/---
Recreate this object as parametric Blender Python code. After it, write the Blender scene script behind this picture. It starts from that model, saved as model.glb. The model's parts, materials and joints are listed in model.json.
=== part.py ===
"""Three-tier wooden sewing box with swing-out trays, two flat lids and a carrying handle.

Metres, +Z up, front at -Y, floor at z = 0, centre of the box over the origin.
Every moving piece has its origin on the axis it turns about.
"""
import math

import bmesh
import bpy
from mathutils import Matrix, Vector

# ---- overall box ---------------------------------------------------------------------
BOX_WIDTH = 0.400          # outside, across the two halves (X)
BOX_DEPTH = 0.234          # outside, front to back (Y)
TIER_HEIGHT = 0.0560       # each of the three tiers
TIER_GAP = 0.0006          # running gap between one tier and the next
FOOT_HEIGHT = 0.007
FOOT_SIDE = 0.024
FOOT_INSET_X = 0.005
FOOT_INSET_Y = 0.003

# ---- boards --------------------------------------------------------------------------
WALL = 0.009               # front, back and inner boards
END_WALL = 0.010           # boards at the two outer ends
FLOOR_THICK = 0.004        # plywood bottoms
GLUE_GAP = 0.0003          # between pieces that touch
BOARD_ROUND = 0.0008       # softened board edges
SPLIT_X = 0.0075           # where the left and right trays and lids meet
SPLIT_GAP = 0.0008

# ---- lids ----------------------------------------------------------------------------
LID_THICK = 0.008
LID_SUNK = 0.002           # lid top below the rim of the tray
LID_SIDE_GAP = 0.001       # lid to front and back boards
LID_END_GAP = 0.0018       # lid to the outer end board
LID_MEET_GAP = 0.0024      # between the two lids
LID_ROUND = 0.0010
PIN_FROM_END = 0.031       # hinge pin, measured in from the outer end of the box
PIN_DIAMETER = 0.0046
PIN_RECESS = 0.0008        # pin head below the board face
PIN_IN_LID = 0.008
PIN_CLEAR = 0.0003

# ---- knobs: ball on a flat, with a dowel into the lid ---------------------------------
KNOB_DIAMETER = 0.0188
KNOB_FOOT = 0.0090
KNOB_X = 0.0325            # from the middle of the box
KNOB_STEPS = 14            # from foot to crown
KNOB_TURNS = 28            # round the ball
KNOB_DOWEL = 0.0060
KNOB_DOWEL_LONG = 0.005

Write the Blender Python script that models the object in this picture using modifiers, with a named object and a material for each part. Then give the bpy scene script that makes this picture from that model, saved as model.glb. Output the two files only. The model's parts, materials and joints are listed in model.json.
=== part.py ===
\---
- [Problem details] Output all of the data above without any alteration.

- [The response]
Recreate this object as parametric Blender Python code. After it, write the Blender scene script behind this picture. It starts from that model, saved as model.glb. The model's parts, materials and joints are listed in model.json.
=== part.py ===
"""Three-tier wooden sewing box with swing-out trays, two flat lids and a carrying handle.

Metres, +Z up, front at -Y, floor at z = 0, centre of the box over the origin.
Every moving piece has its origin on the axis it turns about.
"""
import math

import bmesh
import bpy
from mathutils import Matrix, Vector

# ---- overall box ---------------------------------------------------------------------
BOX_WIDTH = 0.400          # outside, across the two halves (X)
BOX_DEPTH = 0.234          # outside, front to back (Y)
TIER_HEIGHT = 0.0560       # each of the three tiers
TIER_GAP = 0.0006          # running gap between one tier and the next
FOOT_HEIGHT = 0.007
FOOT_SIDE = 0.024
FOOT_INSET_X = 0.005
FOOT_INSET_Y = 0.003

# ---- boards --------------------------------------------------------------------------
WALL = 0.009               # front, back and inner boards
END_WALL = 0.010           # boards at the two outer ends
FLOOR_THICK = 0.004        # plywood bottoms
GLUE_GAP = 0.0003          # between pieces that touch
BOARD_ROUND = 0.0008       # softened board edges
SPLIT_X = 0.0075           # where the left and right trays and lids meet
SPLIT_GAP = 0.0008

# ---- lids ----------------------------------------------------------------------------
LID_THICK = 0.008
LID_SUNK = 0.002           # lid top below the rim of the tray
LID_SIDE_GAP = 0.001       # lid to front and back boards
LID_END_GAP = 0.0018       # lid to the outer end board
LID_MEET_GAP = 0.0024      # between the two lids
LID_ROUND = 0.0010
PIN_FROM_END = 0.031       # hinge pin, measured in from the outer end of the box
PIN_DIAMETER = 0.0046
PIN_RECESS = 0.0008        # pin head below the board face
PIN_IN_LID = 0.008
PIN_CLEAR = 0.0003

# ---- knobs: ball on a flat, with a dowel into the lid ---------------------------------
KNOB_DIAMETER = 0.0188
KNOB_FOOT = 0.0090
KNOB_X = 0.0325            # from the middle of the box
KNOB_STEPS = 14            # from foot to crown
KNOB_TURNS = 28            # round the ball
KNOB_DOWEL = 0.0060
KNOB_DOWEL_LONG = 0.005

Write the Blender Python script that models the object in this picture using modifiers, with a named object and a material for each part. Then give the bpy scene script that makes this picture from that model, saved as model.glb. Output the two files only. The model's parts, materials and joints are listed in model.json.
=== part.py ===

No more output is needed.